*Given information*
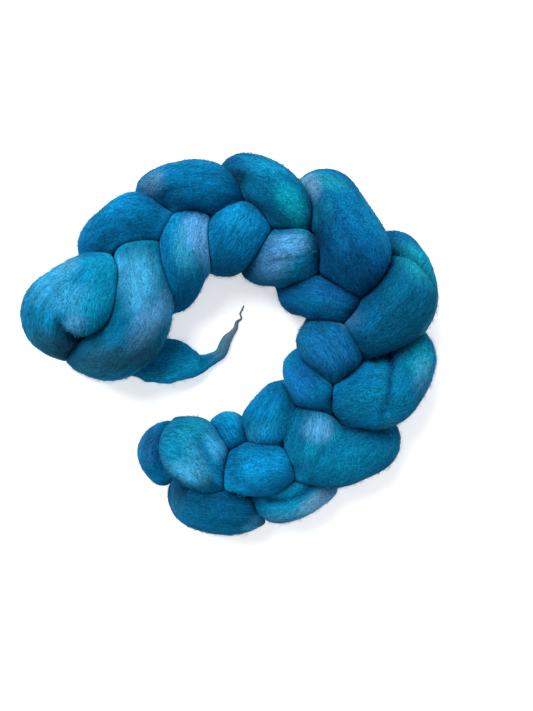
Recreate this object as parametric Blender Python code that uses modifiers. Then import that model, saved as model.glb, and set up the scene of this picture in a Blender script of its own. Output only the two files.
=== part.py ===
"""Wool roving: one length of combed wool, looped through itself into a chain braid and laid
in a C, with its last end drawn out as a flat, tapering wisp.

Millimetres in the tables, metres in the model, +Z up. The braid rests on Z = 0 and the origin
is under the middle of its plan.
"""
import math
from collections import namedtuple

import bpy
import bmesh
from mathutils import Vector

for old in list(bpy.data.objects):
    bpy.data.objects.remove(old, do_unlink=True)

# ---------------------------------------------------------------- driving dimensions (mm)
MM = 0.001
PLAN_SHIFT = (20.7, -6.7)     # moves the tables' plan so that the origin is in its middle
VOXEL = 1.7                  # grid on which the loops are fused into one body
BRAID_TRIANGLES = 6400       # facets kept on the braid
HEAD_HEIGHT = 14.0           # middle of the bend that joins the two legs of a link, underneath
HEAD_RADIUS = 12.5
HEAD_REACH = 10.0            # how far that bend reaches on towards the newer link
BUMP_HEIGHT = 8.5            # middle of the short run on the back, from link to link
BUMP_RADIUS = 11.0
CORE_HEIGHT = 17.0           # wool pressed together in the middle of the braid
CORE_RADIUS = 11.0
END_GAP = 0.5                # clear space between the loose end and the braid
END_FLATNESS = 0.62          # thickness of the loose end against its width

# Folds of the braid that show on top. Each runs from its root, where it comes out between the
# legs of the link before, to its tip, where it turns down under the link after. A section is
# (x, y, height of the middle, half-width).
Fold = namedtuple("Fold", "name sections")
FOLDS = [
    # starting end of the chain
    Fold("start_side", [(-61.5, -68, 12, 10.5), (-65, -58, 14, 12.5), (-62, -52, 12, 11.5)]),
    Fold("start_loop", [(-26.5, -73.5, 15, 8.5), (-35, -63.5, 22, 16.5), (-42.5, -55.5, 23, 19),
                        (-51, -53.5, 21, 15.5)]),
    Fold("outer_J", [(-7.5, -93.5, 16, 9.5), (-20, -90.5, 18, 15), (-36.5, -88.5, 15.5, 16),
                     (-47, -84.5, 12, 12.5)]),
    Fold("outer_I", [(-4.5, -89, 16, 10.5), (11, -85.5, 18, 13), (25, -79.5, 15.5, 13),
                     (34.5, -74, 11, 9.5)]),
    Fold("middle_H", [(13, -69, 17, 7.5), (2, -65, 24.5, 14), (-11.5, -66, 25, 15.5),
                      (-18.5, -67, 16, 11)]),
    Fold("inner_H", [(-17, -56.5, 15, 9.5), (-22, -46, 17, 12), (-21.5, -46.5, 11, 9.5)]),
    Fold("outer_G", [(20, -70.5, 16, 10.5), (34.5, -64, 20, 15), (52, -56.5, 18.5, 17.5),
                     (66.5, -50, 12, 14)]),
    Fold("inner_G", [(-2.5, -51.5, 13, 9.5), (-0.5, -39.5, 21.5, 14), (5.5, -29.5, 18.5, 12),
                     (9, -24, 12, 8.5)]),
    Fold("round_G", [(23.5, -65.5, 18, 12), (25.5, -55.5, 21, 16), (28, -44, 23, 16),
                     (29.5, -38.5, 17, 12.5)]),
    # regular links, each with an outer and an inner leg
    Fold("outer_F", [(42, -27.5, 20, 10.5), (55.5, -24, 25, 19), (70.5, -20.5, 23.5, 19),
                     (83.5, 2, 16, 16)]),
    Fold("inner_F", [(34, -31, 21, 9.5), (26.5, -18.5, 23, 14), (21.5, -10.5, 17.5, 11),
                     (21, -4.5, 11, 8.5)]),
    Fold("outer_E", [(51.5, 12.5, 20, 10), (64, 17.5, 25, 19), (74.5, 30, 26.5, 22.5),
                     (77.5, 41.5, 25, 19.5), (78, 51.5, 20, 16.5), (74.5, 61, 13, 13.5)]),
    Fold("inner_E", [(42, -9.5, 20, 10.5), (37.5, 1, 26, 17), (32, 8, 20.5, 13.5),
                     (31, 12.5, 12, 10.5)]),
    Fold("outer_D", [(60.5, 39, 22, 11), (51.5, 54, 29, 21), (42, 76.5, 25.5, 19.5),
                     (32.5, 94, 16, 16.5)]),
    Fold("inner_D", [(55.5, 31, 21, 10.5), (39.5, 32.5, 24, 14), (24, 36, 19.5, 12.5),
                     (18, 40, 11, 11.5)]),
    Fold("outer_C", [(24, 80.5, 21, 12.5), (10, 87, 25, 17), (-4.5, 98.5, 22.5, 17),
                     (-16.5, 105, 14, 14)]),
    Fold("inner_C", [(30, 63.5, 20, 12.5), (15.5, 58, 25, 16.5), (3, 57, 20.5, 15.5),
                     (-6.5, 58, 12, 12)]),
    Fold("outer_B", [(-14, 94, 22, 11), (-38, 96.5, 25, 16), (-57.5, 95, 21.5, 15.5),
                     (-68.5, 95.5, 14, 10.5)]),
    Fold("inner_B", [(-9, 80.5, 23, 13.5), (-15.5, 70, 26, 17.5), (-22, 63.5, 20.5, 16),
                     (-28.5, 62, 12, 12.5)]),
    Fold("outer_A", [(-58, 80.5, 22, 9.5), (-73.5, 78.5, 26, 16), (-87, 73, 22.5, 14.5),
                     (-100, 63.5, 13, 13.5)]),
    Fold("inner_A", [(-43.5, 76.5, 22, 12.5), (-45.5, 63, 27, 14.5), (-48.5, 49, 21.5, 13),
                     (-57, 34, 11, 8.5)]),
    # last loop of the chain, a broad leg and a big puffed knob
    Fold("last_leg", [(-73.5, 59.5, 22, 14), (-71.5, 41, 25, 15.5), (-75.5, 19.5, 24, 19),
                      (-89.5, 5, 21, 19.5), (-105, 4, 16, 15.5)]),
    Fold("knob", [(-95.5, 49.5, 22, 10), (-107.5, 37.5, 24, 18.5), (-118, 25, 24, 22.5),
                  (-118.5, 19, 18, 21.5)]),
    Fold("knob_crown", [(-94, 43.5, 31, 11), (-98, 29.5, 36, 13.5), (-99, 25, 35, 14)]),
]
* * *
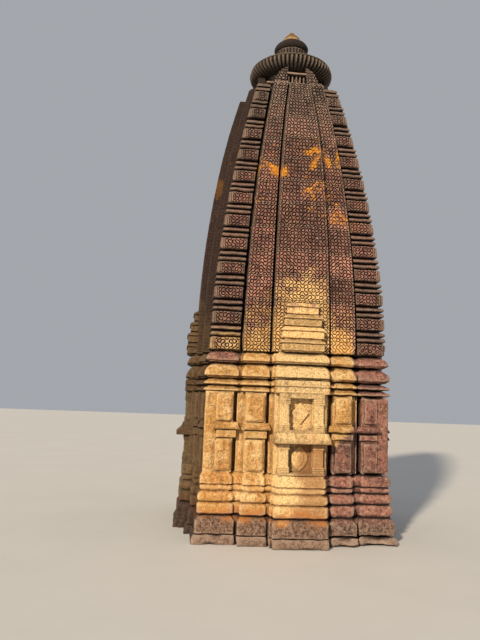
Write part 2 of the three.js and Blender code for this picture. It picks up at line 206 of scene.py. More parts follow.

*What is asked*
Extract exactly the run of lines beginning at the line with "Recreate this object" and ending at the line with "bpy.data.objects.remove(old, do_unlink=True)", including both ends and nothing beyond them.

*Result of the task*
Recreate this object as parametric Blender Python code that uses modifiers. Then import that model, saved as model.glb, and set up the scene of this picture in a Blender script of its own. Output only the two files.
=== part.py ===
"""Wool roving: one length of combed wool, looped through itself into a chain braid and laid
in a C, with its last end drawn out as a flat, tapering wisp.

Millimetres in the tables, metres in the model, +Z up. The braid rests on Z = 0 and the origin
is under the middle of its plan.
"""
import math
from collections import namedtuple

import bpy
import bmesh
from mathutils import Vector

for old in list(bpy.data.objects):
    bpy.data.objects.remove(old, do_unlink=True)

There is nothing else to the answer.